Welche praktischen Konsequenzen ergeben sich aus dem Urteil?
Für Geschädigte ergibt sich aus dem Urteil die klare Empfehlung, sich bei der Wahl der Werkstatt keine unnötigen Sorgen zu machen. Der Reparaturauftrag sollte jedoch schriftlich erteilt werden, um Missverständnisse zu vermeiden. Die Kommunikation mit der Werkstatt sollte dokumentiert werden, um im Streitfall klare Nachweise zu haben.
Für Schädiger oder deren Haftpflichtversicherungen bedeutet das Urteil, dass sie eine gründliche Überprüfung der Werkstatt vor der Freigabe der Reparaturkosten vornehmen sollten. Es kann sinnvoll sein, eine Werkstattbindung zu vereinbaren oder mit der Werkstatt eine Abtretung möglicher Schadensersatzansprüche des Geschädigten zu vereinbaren, um das Risiko zu minimieren.
Welche Auswirkungen hat die Entscheidung auf die Zukunft?
Das Urteil des Landgerichts Saarbrücken könnte wegweisend für zukünftige Entscheidungen in vergleichbaren Fällen sein. Es betont die Verpflichtung des Schädigers, nicht nur für die unmittelbaren Kosten des Schadens aufzukommen, sondern auch für die ordnungsgemäße Abwicklung der Schadensbehebung zu sorgen.
Zukünftig könnten Gerichte verstärkt darauf achten, dass die Interessen von Geschädigten weiter geschützt werden. Dies könnte beispielsweise durch die Einführung standardisierter Regelungen für das Werkstattrisiko erfolgen. Gleichzeitig könnten Versicherungen und Werkstätten enger zusammenarbeiten, um Streitigkeiten über die Qualität von Reparaturen oder Verzögerungen zu vermeiden.
Fazit und Handlungsempfehlungen
Das Landgericht Saarbrücken hat mit seinem Urteil eine klare Linie gezogen: Das Werkstattrisiko liegt nach Erteilung des Reparaturauftrags beim Schädiger. Diese Entscheidung stärkt die Rechte der Geschädigten und sorgt für Rechtssicherheit. Für Geschädigte ist es wichtig, den Reparaturauftrag sorgfältig zu dokumentieren und im Falle von Problemen frühzeitig juristische Unterstützung in Anspruch zu nehmen.

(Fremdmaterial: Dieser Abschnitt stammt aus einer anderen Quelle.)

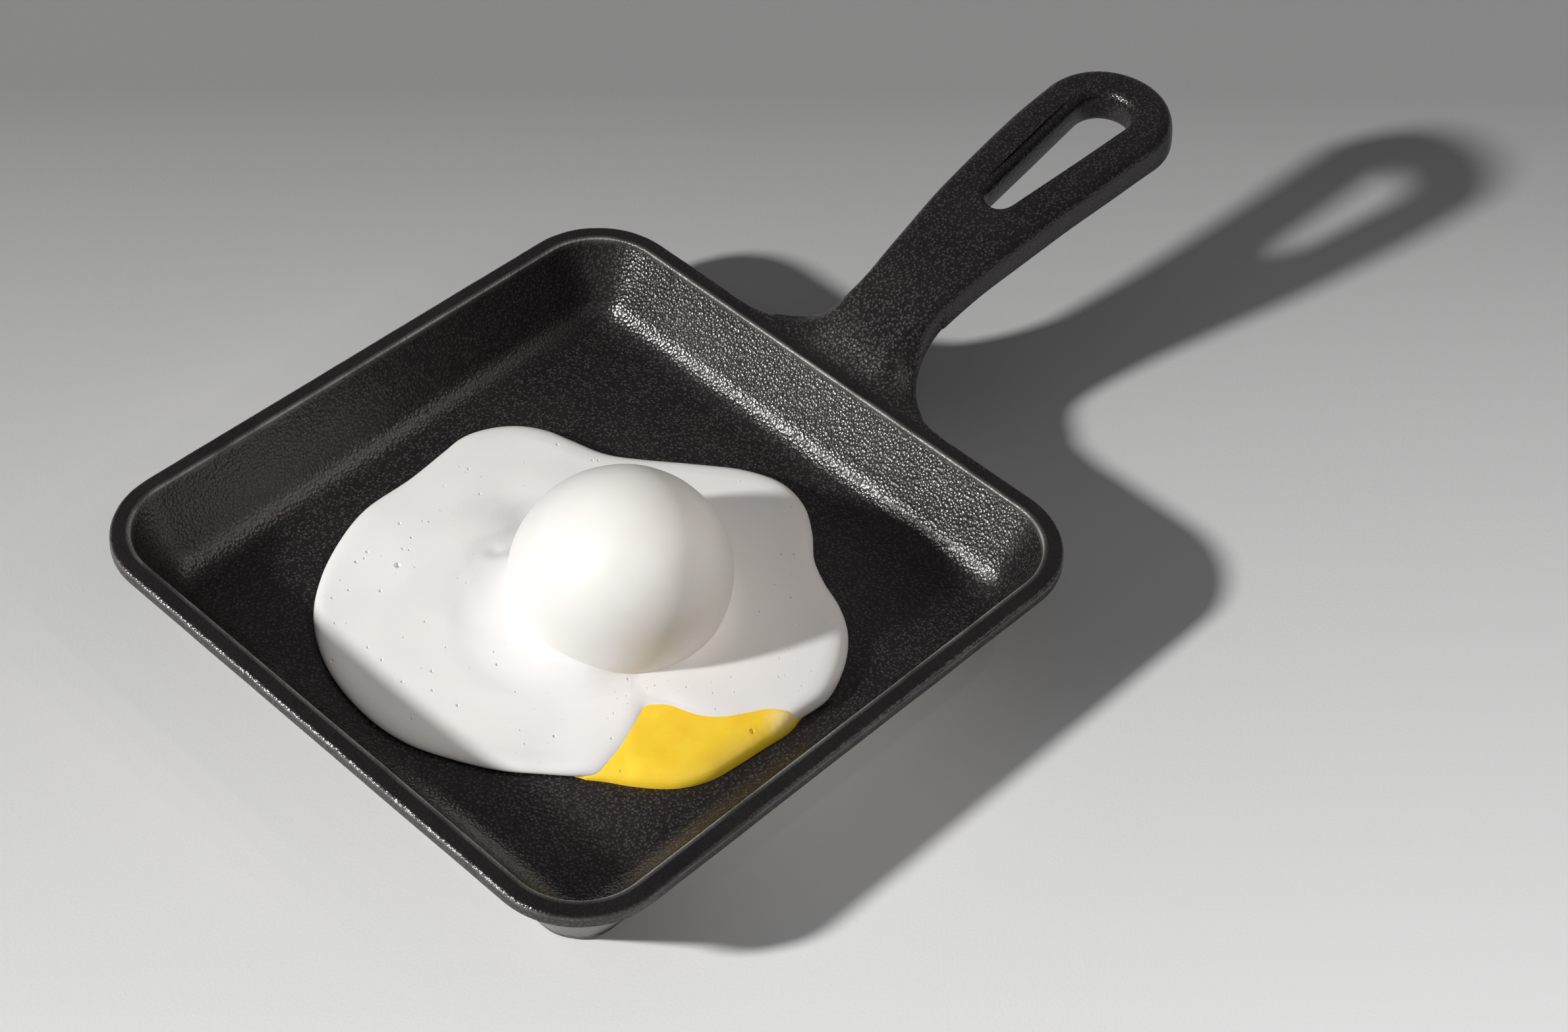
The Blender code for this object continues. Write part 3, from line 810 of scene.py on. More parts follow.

Schädiger und deren Versicherungen sollten darauf achten, mit der Werkstatt klare Vereinbarungen zu treffen, um mögliche Risiken zu minimieren. Insgesamt zeigt das Urteil, dass der Schutz von Unfallopfern im Schadensersatzrecht einen hohen Stellenwert hat. Die weitere Entwicklung in diesem Bereich bleibt spannend, insbesondere mit Blick auf mögliche gesetzliche Regelungen oder zukünftige Urteile höherer Instanzen.